EXERCISE GOAL
Lift out all lines below that contain "joints".

# START OF THE INPUT

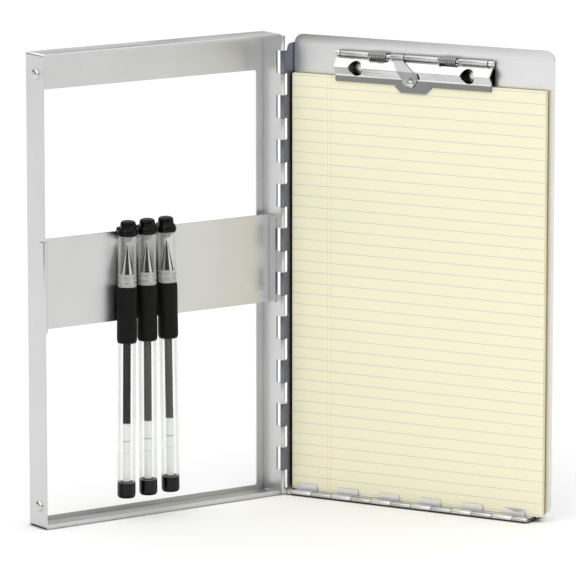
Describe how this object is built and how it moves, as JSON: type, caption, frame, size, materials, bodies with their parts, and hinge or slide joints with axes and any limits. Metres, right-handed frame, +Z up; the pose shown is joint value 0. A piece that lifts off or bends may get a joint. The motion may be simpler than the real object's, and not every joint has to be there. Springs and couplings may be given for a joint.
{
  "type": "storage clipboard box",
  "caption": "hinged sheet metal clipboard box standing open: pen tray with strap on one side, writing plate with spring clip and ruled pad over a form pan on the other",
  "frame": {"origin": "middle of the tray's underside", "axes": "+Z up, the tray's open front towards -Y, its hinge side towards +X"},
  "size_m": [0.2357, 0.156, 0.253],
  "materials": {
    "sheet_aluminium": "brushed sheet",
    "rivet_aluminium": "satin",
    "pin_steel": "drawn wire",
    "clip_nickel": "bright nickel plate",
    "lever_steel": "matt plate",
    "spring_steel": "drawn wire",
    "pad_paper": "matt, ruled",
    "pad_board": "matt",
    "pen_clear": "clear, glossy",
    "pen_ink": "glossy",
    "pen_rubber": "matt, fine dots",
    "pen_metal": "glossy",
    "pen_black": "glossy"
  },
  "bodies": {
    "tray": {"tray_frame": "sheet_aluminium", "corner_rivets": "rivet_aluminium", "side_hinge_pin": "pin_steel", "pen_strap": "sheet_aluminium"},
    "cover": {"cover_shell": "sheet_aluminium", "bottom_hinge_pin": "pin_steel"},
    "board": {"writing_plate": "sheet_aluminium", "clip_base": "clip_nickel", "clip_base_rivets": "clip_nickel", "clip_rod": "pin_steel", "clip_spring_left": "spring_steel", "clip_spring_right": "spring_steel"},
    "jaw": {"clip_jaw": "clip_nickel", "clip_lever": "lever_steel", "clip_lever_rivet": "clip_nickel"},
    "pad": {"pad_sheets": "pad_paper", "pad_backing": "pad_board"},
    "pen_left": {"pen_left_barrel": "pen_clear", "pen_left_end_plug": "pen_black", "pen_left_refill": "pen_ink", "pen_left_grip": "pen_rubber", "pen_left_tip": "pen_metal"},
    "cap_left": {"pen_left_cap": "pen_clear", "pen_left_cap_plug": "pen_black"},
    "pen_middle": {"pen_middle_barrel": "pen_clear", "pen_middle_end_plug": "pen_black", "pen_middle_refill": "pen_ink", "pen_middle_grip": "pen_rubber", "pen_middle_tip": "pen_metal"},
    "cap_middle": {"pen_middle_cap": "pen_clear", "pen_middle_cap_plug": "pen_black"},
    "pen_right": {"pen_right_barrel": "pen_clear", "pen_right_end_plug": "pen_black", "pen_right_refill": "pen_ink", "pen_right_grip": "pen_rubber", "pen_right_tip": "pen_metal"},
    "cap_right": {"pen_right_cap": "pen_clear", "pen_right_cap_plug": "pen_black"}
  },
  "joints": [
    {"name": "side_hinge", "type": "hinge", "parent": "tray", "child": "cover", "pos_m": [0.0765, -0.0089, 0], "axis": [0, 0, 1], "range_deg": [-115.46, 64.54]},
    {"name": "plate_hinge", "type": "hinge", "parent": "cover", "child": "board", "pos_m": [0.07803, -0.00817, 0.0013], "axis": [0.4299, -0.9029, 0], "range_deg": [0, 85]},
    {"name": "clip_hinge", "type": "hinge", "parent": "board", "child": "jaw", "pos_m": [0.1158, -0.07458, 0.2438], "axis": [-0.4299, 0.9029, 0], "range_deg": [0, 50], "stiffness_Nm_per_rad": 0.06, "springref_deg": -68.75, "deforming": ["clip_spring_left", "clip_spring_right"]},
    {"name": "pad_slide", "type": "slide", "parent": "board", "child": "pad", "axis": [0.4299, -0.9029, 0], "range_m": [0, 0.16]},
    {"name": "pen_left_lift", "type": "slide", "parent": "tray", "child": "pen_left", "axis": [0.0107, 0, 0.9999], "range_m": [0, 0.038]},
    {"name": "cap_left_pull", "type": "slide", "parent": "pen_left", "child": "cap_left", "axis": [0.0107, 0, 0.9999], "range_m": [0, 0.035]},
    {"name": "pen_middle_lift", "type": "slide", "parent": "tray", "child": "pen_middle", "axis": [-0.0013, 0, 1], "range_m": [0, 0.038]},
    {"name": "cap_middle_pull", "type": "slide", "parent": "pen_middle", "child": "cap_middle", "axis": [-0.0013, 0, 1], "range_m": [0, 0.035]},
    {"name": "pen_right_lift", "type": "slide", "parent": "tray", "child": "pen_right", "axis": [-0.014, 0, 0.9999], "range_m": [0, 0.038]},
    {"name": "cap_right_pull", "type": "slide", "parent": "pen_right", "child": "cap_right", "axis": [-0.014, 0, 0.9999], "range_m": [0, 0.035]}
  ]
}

# END OF THE INPUT
# START OF THE INPUT

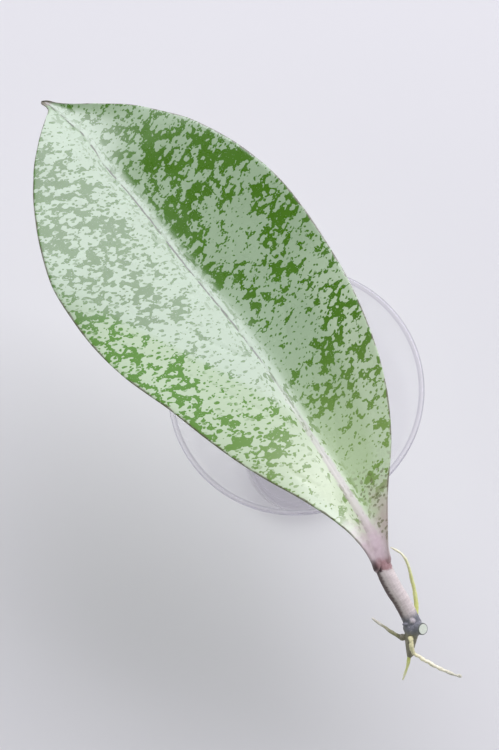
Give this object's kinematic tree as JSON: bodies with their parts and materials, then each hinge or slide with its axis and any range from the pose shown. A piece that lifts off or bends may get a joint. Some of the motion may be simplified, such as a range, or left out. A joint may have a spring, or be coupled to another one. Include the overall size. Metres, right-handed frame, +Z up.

# END OF THE INPUT

ANSWER TO THIS EXERCISE
Describe how this object is built and how it moves, as JSON: type, caption, frame, size, materials, bodies with their parts, and hinge or slide joints with axes and any limits. Metres, right-handed frame, +Z up; the pose shown is joint value 0. A piece that lifts off or bends may get a joint. The motion may be simpler than the real object's, and not every joint has to be there. Springs and couplings may be given for a joint.
  "joints": [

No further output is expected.